**Work instructions**
Quote exactly, and only, the lines from the one with "Recreate this object" down to the one with "and its men.", both included.

** start of Records supplied **

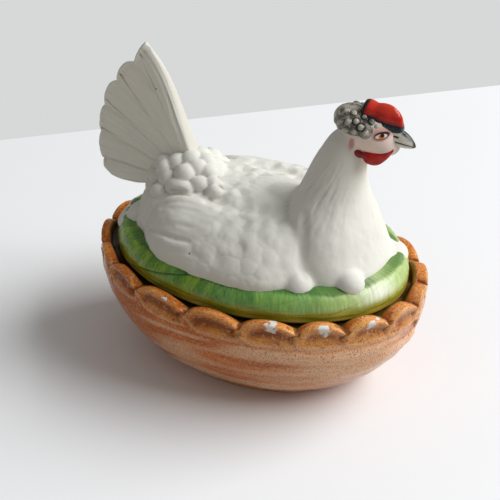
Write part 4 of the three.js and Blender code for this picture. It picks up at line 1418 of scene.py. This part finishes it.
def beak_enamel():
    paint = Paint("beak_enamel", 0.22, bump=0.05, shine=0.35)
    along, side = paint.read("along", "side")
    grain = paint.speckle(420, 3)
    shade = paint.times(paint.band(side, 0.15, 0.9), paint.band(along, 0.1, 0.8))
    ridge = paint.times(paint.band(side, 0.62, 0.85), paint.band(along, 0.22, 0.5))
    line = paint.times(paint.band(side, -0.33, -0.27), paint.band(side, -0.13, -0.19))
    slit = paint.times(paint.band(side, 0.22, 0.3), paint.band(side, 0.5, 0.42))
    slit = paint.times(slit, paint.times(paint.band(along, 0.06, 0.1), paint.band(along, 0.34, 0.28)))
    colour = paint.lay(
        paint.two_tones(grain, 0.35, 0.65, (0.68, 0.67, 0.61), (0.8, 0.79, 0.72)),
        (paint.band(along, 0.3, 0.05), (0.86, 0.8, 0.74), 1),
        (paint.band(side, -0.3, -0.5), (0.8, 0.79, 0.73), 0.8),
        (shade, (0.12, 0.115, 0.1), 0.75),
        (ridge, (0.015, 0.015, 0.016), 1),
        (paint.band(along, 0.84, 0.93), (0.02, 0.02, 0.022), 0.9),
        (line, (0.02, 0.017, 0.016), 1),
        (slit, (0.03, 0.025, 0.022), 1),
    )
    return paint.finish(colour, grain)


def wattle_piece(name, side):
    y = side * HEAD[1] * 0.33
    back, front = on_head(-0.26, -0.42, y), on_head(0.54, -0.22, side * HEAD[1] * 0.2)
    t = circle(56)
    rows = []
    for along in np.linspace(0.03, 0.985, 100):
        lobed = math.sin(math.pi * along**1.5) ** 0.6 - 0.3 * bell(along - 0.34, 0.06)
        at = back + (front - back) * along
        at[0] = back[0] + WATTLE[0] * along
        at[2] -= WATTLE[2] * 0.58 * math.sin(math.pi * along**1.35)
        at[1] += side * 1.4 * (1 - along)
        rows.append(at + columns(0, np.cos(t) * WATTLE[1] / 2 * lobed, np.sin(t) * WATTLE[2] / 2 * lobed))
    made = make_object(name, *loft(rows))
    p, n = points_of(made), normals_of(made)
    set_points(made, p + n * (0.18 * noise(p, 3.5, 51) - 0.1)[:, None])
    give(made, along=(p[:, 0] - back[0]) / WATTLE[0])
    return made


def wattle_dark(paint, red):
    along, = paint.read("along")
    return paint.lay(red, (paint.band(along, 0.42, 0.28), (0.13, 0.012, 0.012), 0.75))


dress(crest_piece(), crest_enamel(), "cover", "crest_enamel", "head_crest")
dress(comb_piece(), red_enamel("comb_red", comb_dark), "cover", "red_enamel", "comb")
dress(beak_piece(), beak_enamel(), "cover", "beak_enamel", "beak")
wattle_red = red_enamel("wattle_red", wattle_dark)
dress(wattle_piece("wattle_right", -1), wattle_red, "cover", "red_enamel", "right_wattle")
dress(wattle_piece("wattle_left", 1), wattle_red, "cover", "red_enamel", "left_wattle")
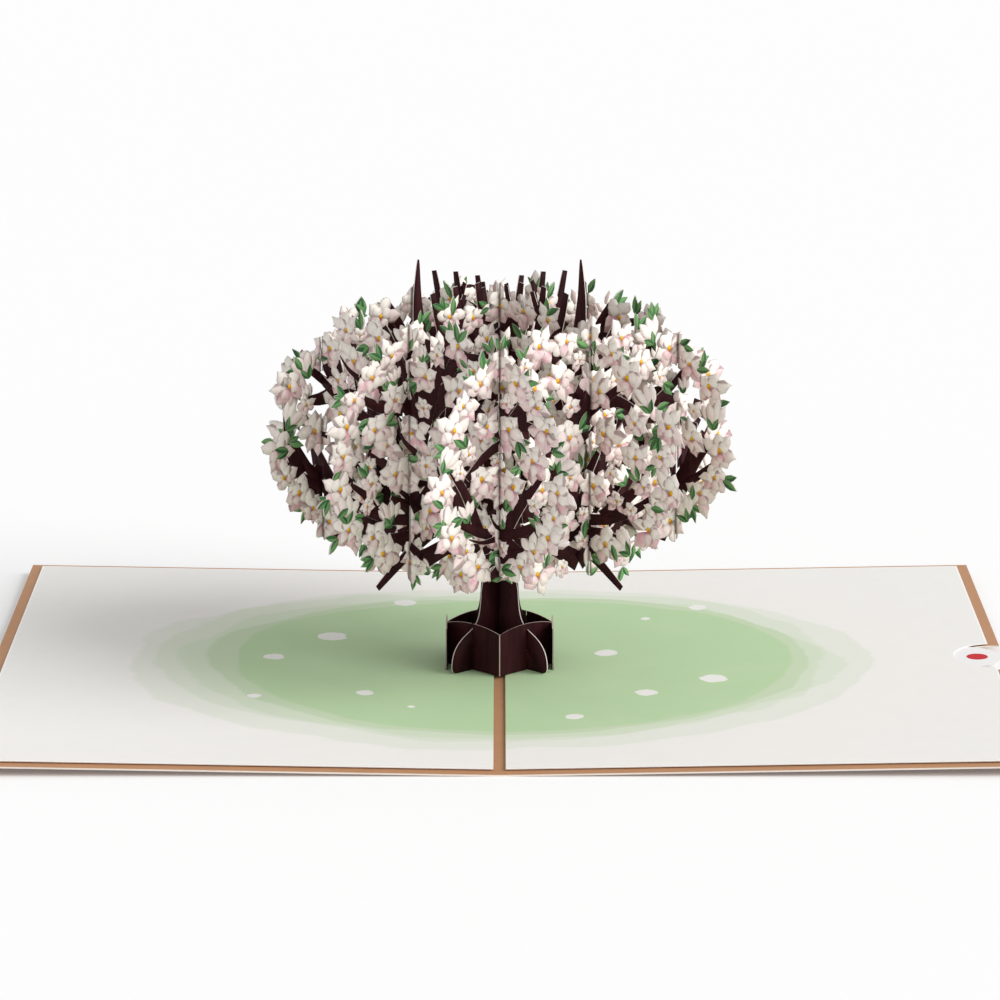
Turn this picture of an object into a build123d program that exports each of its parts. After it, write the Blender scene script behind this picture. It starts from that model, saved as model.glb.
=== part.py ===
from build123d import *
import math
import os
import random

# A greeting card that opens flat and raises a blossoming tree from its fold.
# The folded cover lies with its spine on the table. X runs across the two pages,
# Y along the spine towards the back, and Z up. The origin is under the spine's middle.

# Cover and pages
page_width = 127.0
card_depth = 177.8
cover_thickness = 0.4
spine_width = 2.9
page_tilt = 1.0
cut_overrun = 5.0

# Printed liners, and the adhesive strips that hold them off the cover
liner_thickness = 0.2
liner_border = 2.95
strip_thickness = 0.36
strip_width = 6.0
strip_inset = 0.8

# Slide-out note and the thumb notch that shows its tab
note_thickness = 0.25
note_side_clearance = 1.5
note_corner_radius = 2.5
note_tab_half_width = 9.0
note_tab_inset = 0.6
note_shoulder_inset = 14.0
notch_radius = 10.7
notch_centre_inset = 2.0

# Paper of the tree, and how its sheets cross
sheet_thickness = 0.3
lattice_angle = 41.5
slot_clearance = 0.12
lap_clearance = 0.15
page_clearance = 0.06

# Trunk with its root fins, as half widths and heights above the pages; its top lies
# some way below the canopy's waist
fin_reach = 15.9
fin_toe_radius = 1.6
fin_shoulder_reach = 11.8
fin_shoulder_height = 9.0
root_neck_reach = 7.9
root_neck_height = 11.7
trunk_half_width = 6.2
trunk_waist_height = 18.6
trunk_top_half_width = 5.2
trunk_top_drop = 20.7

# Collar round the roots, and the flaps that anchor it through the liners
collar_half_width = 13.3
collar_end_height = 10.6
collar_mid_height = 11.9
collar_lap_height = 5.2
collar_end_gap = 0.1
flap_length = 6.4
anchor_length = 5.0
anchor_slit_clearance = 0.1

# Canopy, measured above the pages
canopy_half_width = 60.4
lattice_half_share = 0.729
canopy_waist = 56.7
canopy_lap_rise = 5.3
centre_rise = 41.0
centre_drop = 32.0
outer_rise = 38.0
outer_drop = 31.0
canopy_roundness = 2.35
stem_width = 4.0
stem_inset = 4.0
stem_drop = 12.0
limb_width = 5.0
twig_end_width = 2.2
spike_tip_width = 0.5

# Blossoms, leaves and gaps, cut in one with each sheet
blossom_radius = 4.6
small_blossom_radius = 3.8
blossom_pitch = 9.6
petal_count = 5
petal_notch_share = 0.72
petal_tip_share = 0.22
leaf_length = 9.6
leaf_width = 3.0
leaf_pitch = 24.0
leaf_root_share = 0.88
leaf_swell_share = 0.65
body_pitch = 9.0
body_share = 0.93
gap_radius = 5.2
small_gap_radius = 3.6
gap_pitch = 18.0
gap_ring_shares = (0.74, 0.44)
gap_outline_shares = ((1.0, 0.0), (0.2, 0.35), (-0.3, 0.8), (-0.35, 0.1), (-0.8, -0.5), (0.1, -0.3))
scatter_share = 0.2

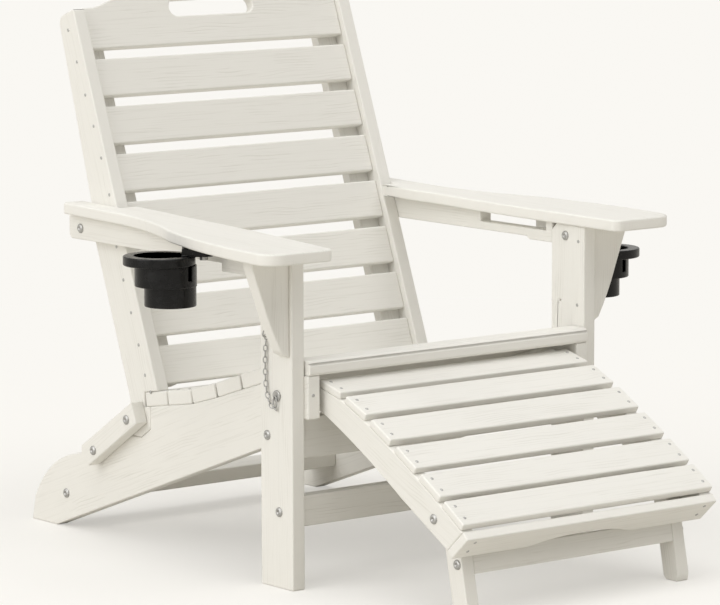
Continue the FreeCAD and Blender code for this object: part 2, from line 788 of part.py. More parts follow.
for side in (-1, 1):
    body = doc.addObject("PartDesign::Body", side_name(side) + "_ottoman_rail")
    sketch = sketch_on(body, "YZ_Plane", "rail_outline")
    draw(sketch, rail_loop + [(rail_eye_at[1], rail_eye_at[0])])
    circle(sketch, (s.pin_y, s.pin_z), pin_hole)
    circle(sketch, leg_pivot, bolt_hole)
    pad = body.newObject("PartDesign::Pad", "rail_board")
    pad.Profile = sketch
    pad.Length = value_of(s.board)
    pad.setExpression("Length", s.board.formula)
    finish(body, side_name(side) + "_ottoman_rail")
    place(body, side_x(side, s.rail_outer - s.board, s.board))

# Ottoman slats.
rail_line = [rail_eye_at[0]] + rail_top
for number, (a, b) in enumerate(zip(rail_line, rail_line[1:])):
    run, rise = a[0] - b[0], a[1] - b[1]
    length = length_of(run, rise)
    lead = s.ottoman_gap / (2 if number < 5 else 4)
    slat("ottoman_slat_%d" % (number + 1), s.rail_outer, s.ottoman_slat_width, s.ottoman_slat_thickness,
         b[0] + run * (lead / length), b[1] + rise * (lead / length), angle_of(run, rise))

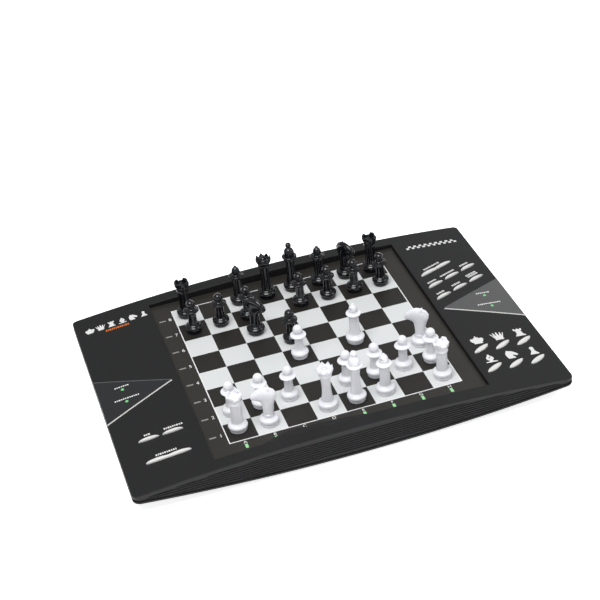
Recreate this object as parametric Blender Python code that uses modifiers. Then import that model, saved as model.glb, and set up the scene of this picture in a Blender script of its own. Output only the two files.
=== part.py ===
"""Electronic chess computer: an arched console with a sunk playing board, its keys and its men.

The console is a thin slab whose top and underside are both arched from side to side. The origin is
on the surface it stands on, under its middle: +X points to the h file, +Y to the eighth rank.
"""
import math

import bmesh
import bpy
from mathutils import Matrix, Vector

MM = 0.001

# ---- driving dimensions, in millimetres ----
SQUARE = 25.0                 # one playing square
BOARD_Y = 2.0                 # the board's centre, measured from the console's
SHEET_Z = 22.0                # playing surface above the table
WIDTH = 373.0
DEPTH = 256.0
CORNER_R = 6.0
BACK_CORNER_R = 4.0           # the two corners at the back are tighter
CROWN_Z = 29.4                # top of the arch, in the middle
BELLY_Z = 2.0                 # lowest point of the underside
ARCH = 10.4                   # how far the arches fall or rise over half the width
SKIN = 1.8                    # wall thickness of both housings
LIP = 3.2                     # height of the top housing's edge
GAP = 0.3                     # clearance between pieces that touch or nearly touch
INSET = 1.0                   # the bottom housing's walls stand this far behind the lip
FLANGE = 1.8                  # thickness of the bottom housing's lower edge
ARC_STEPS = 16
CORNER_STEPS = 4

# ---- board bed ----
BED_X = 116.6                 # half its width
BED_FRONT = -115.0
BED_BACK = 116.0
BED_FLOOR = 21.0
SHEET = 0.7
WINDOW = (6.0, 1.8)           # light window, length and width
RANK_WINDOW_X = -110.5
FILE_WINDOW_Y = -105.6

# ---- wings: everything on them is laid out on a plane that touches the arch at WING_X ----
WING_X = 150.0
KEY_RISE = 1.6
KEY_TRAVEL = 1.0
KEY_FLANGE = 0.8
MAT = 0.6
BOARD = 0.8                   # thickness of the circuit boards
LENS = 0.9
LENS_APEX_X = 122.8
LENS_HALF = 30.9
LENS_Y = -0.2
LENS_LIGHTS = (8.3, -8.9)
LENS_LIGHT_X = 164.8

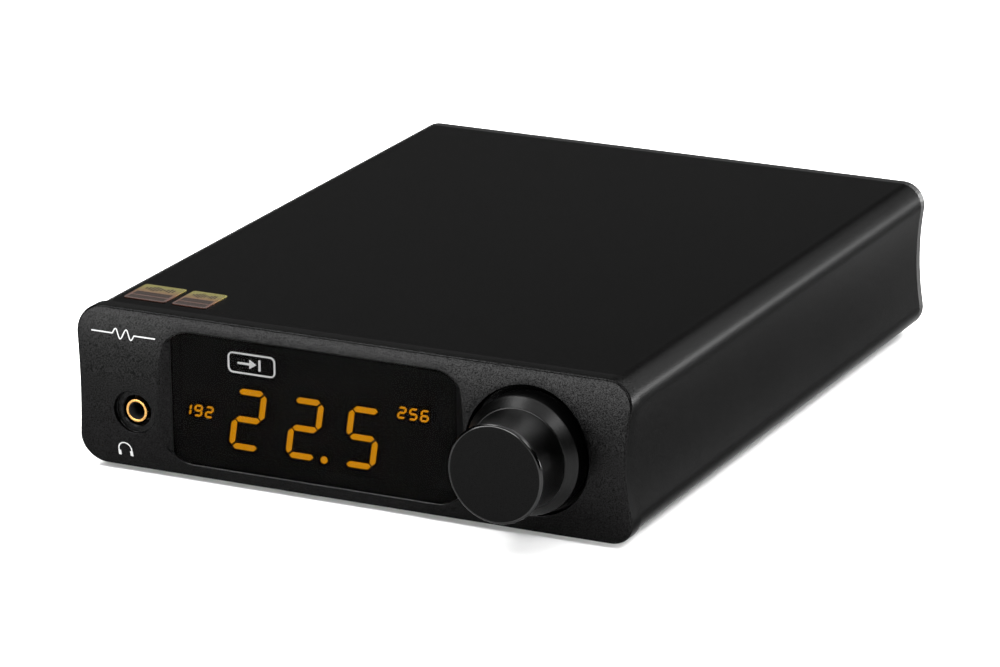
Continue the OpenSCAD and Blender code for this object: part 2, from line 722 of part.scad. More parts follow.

** end of Records supplied **

**Right answer**
Recreate this object as parametric Blender Python code that uses modifiers. Then import that model, saved as model.glb, and set up the scene of this picture in a Blender script of its own. Output only the two files.
=== part.py ===
"""Electronic chess computer: an arched console with a sunk playing board, its keys and its men.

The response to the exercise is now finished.